C'entra c'entra...evapora subito a contatto con l'aria...qui in facolta' se ne usa spesso   :Wink: 

----------

## FonderiaDigitale

mi suona strano, ma mi fidero'  :Smile: 

(chiedero' alla mia ragazza che e' medico)

----------

## nick_spacca

 *FonderiaDigitale wrote:*   

> mi suona strano, ma mi fidero' 
> 
> (chiedero' alla mia ragazza che e' medico)

 

Cio' non toglie che non lo metterei volentieri nel mio computer   :Twisted Evil: 

----------

## Danilo

Io ho un athlon 700  e mai avuto problemi.
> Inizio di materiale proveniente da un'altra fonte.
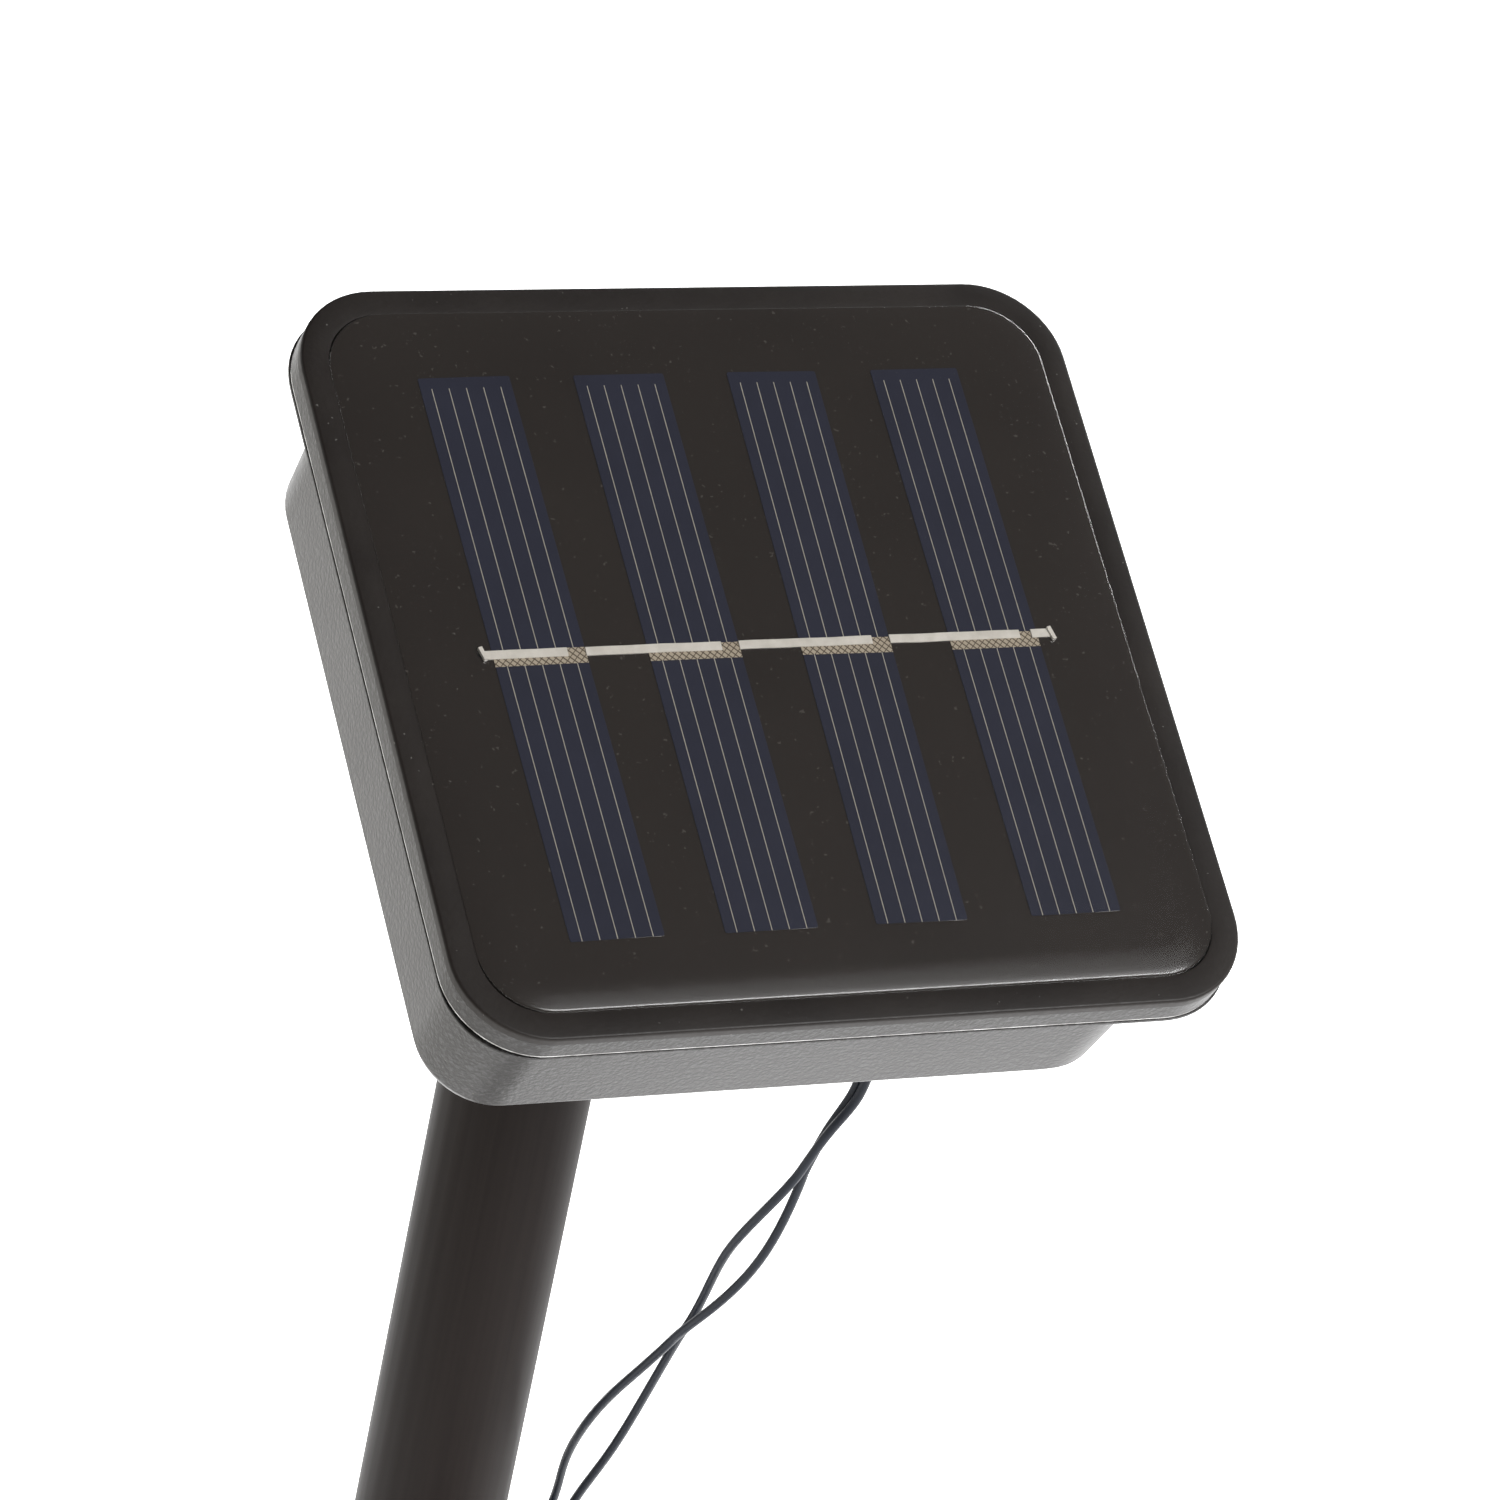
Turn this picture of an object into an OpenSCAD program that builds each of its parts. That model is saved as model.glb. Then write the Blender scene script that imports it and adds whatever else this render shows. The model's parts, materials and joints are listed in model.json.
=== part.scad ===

Si trova nello stanzino (2 x 3) piu' caldo di casa.

Non credo che ci siano grossi problemi per il caldo.

Al limite compila solo la notte (a pezzi). Per la kde dovrebbe bastare: sul mio 700 impiega 20 ore, ma se il tuo processore e' piu' veloce...

----------

## phadron

 *heXen wrote:*   

> ...deve fare da gateway per internet dato che ho un bastardo modem usb che non funziona in linux se non installato. ..

 

di che modem USB si tratta ? spiegami il problema.

----------

## Flonaldo

bhè, fallo compilare di notte! ovviamente su di un piano rialzato, o magari fuori, sul balcone, all aria aperta! io cosi facevo: lo piazzavo du quelle belle sedia di plastica bucherellate all aria aperta!!

----------

## FonderiaDigitale

ma voi state male  :Wink: 

----------